We believe that the Standing Orders of the Legislative Assembly should continue to include Prayer at the commencement of each sitting. We suggest that the present requirement could be improved by the provision of a brief period of silent reflection prior to a spoken prayer.

The Salvation Army said this:

Our land is steeped in Judaic Christian tradition, and the vast majority of Australians certainly believe in God. I would also add that the prayer, as already enshrined in standing orders, certainly is not offensive to both our Muslim and Jewish friends.

The Church of Saint Andrew said:

The prayer is addressed to “Almighty God”, which is a form of address that would be acceptable to all major religions.

Perhaps importantly, in view of Mr Berry's comments, the Ethnic Communities Council of the ACT has sent this letter to me. It has been circulated to members, but I will read it out in full. It says:

The Ethnic Communities Council of the ACT fully supports the Assembly's practice of offering a prayer to God before proceeding with Assembly business.
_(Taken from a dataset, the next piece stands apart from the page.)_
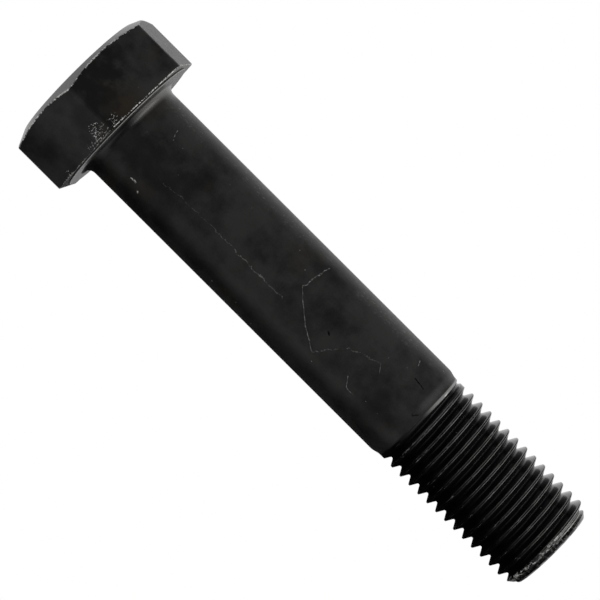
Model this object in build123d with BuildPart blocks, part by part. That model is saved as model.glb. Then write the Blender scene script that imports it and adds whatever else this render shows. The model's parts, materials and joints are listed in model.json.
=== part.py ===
"""Heavy hex structural bolt: forged hex head, plain shank and a rolled helical thread with its run-out.

The bolt is modelled on its own axis, with the bearing face of the head in the XY plane and the point
towards +Z. It is then laid down as it comes to rest, on one flat of the head and the thread's end.
"""

from build123d import *
from math import atan2, cos, degrees, floor, radians, sin, tan
import os

# Head, in millimetres and degrees
across_flats = 49.45
head_height = 20.1
corner_radius = 1.2            # forged rounding of the six upright edges
crown_diameter = 43.7          # flat top of the head, inside the chamfer
crown_chamfer_angle = 25       # slope of the chamfer from the flat top
washer_face_diameter = 46.8
washer_face_thickness = 0.55
underhead_fillet = 2.6

# Shank
length_under_head = 172.15
body_diameter = 32.1

# Shoulder, where the shank draws in to the rolled stretch
shoulder_to_end = 57.4         # from the start of the shoulder to the end of the bolt
shoulder_length = 3.3
shoulder_diameter = 30.9

# Thread
thread_diameter = 31.7         # over the crests
pitch = 25.4 / 7
flank_angle = 30               # each side of the groove
crest_flat = pitch / 8
root_flat = pitch / 6
flank_bow = 0.03               # the rolled flanks stand this much proud of straight at mid-depth
thread_length = 51.1           # full depth, from the end of the bolt
runout_turns = 1               # the groove fades out over these turns at the shoulder
crest_rise_length = 3.8        # the first crest grows to full height over this length
thread_turn = 113              # where the full groove starts, counted round from the upper flat

# Point
point_diameter = 26.7
point_length = 3.0

# Sizes that follow
body_radius = body_diameter / 2
shoulder_radius = shoulder_diameter / 2
crest_radius = thread_diameter / 2
point_radius = point_diameter / 2
flat_radius = across_flats / 2
corner_reach = flat_radius / cos(radians(30))
crown_radius = crown_diameter / 2
crown_drop = (corner_reach - crown_radius) * tan(radians(crown_chamfer_angle))
shoulder_start = length_under_head - shoulder_to_end
shoulder_end = shoulder_start + shoulder_length
thread_start = length_under_head - thread_length
runout_length = runout_turns * pitch
groove_half_width = (pitch - crest_flat) / 2
groove_depth = (groove_half_width - root_flat / 2) / tan(radians(flank_angle))
full_crest_end = length_under_head - point_length
first_low_crest = thread_start + pitch * ((180 - thread_turn) / 360 + 0.5)   # under the bolt
last_low_crest = first_low_crest + pitch * floor((full_crest_end - first_low_crest) / pitch)
rest_reach = last_low_crest + crest_flat / 2 + washer_face_thickness
rest_tilt = atan2(flat_radius - crest_radius, rest_reach)

os.makedirs("parts", exist_ok=True)

# Head: a hexagonal prism on a round washer face, trimmed by a turned outline to its chamfered crown
with BuildPart() as head:
    with BuildSketch(Plane.XY.offset(-head_height)):
        RegularPolygon(radius=flat_radius, side_count=6, major_radius=False, rotation=30)
    extrude(amount=head_height - washer_face_thickness)
    fillet(head.edges().filter_by(Axis.Z), radius=corner_radius)
    with BuildSketch(Plane.XZ):
        with BuildLine():
            Polyline(
                (0, -head_height),
                (crown_radius, -head_height),
                (corner_reach, crown_drop - head_height),
                (corner_reach, 0),
                (0, 0),
                close=True,
            )
        make_face()
    revolve(axis=Axis.Z, mode=Mode.INTERSECT)
    with BuildSketch(Plane.XY.offset(-washer_face_thickness)):
        Circle(washer_face_diameter / 2)
    extrude(amount=washer_face_thickness)

# Groove of the thread: one open V with a flat root, swept along a helix to past the end.
# Its section lies in the plane through the axis and opens a little past the crests.
overshoot = 0.1 * pitch
opening_half_width = groove_half_width + overshoot * tan(radians(flank_angle))
middle_half_width = (groove_half_width + root_flat / 2) / 2 - flank_bow
half_section = [
    (-groove_depth, root_flat / 2),
    (-groove_depth / 2, middle_half_width),
    (overshoot, opening_half_width),
]
mirrored_section = [(depth, -half_width) for depth, half_width in reversed(half_section)]


def sweep_groove(path):
    """Sweep the groove's section along a helix that starts at the section."""
    start = path @ 0
    outward = Vector(start.X, start.Y, 0).normalized()
    section_plane = Plane(origin=start, x_dir=outward, z_dir=outward.cross(Vector(0, 0, 1)))
    with BuildPart() as groove:
        with BuildSketch(section_plane):
            with BuildLine():
                Polyline(*half_section, *mirrored_section, close=True)
            make_face()
        sweep(path=path, is_frenet=True)
    return groove.part


with BuildLine() as full_helix:
    Helix(pitch=pitch, height=thread_length + pitch, radius=crest_radius, center=(0, 0, thread_start))

# The run-out climbs a cone back towards the head, so its turns are as far apart as the full thread's
runout_cone = degrees(atan2(groove_depth, runout_length))
with BuildLine() as runout_helix:
    Helix(
        pitch=pitch / cos(radians(runout_cone)),
        height=runout_length,
        radius=crest_radius,
        center=(0, 0, thread_start),
        direction=(0, 0, -1),
        cone_angle=runout_cone,
    )

full_groove = sweep_groove(full_helix.line)
runout_groove = sweep_groove(runout_helix.line)
full_turn = thread_turn - degrees(atan2((full_helix.line @ 0).Y, (full_helix.line @ 0).X))
runout_turn = thread_turn - degrees(atan2((runout_helix.line @ 0).Y, (runout_helix.line @ 0).X))

# Threaded end: a grooved rod that is longer than the bolt, trimmed by a turned outline to its
# first rising crest and its chamfered point
with BuildPart() as threaded_end:
    with BuildSketch(Plane.XY.offset(shoulder_end)):
        Circle(crest_radius)
    extrude(amount=length_under_head - shoulder_end + 2 * pitch)
    add(full_groove, rotation=(0, 0, full_turn), mode=Mode.SUBTRACT)
    with BuildSketch(Plane.XZ):
        with BuildLine():
            Polyline(
                (0, shoulder_end),
                (shoulder_radius, shoulder_end),
                (shoulder_radius, thread_start),
                (crest_radius, thread_start + crest_rise_length),
                (crest_radius, full_crest_end),
                (point_radius, length_under_head),
                (0, length_under_head),
                close=True,
            )
        make_face()
    revolve(axis=Axis.Z, mode=Mode.INTERSECT)

# Bolt: the shank is turned onto the head, filleted under it, and runs into the threaded end
with BuildPart() as upright_bolt:
    add(head.part)
    with BuildSketch(Plane.XZ):
        with BuildLine():
            Polyline((shoulder_radius, shoulder_end), (0, shoulder_end), (0, -head_height / 2),
                     (body_radius, -head_height / 2), (body_radius, shoulder_start))
            Spline((body_radius, shoulder_start), (shoulder_radius, shoulder_end),
                   tangents=[(0, 1), (0, 1)])
        make_face()
    revolve(axis=Axis.Z)
    bearing_faces = upright_bolt.faces().filter_by(Axis.Z).filter_by_position(Axis.Z, -0.01, 0.01)
    fillet(bearing_faces.edges().sort_by(SortBy.RADIUS)[0], radius=underhead_fillet)
    add(threaded_end.part)
    add(runout_groove, rotation=(0, 0, runout_turn), mode=Mode.SUBTRACT)

# The bolt at rest: its axis runs along +X and dips to the floor at the thread's end
rest_plane = Plane(
    origin=(0, 0, 0),
    x_dir=(sin(rest_tilt), 0, cos(rest_tilt)),
    z_dir=(cos(rest_tilt), 0, -sin(rest_tilt)),
)
with BuildPart() as hex_bolt:
    with Locations(rest_plane):
        add(upright_bolt.part)

hex_bolt.part.label = "hex_bolt"
export_step(hex_bolt.part, "parts/hex_bolt.step")
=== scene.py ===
import bpy
import json
from math import atan2, ceil, cos, degrees, pi, radians, sin, sqrt, tan
from mathutils import Matrix, Vector


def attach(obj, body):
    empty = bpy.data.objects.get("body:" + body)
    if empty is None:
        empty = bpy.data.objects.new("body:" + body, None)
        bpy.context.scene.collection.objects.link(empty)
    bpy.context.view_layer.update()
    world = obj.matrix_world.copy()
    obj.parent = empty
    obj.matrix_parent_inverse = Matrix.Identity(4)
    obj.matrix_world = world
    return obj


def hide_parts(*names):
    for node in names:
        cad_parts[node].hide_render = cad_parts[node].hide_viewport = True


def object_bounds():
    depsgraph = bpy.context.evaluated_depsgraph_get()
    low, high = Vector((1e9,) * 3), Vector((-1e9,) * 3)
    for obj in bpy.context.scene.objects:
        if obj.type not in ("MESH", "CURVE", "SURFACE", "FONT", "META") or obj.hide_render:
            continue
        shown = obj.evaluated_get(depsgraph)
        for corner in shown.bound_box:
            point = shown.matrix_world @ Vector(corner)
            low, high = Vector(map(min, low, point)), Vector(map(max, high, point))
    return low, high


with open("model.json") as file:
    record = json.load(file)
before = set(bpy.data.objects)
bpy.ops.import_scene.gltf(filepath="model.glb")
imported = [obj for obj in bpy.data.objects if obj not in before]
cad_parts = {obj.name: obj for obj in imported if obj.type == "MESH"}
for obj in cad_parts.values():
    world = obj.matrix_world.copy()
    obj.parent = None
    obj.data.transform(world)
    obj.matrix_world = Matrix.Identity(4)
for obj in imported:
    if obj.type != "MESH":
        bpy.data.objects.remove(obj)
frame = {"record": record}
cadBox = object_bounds()
mounts = {mount["name"]: mount for mount in frame["record"]["mounts"]}

mm = 0.001
boltAxis = Vector(mounts["bearing_face"]["axis"]).normalized()  # from the head to the point
acrossBolt = Vector((0, -1, 0))
upperFlat = acrossBolt.cross(boltAxis)  # the way that the upper flat of the head faces
toRest = Matrix((upperFlat, acrossBolt, boltAxis)).transposed().to_4x4()
print("frame loaded, the bolt dips", round(degrees(-boltAxis.z), 2), "degrees")


def deselectAll():
    if bpy.context.mode != "OBJECT":
        bpy.ops.object.mode_set(mode="OBJECT")
    bpy.ops.object.select_all(action="DESELECT")


def pickOnly(piece):
    deselectAll()
    piece.select_set(True)
    bpy.context.view_layer.objects.active = piece


def openEdit(piece, mode="VERT"):
    pickOnly(piece)
    bpy.ops.object.mode_set(mode="EDIT")
    bpy.ops.mesh.select_mode(type=mode)
    bpy.ops.mesh.select_all(action="DESELECT")


def closeEdit():
    bpy.ops.object.mode_set(mode="OBJECT")
    return bpy.context.object


def applyModifier(piece, kind, **settings):
    pickOnly(piece)
    modifier = piece.modifiers.new(kind.lower(), kind)
    for name, value in settings.items():
        setattr(modifier, name, value)
    bpy.ops.object.modifier_apply(modifier=modifier.name)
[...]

In a multicultural society everyone should be entitled to practise their customs, traditions and beliefs. Those members who believe in God should have the right to offer a prayer, as has been the tradition of the Assembly. Those few who do not believe in God should be tolerant by remaining silent; offer a silent prayer of their own; or by abstaining from the Assembly for the duration of the prayer. Let not one or two persons exercising their own rights take away the rights of others.

Those were the local responses. I would suggest, therefore, that there is majority support out there in the community for a prayer to begin the deliberations of this house each day. I repeat that there is no criticism of the wording of the prayer in its reference to Almighty God. We are talking - the churches and the various organisations would seem to back this up - simply of a superior being. We are not talking about a Christian God. That would be rightly offensive to some other people in the community. We are simply talking about a God, and a powerful one; hence the word “Almighty”.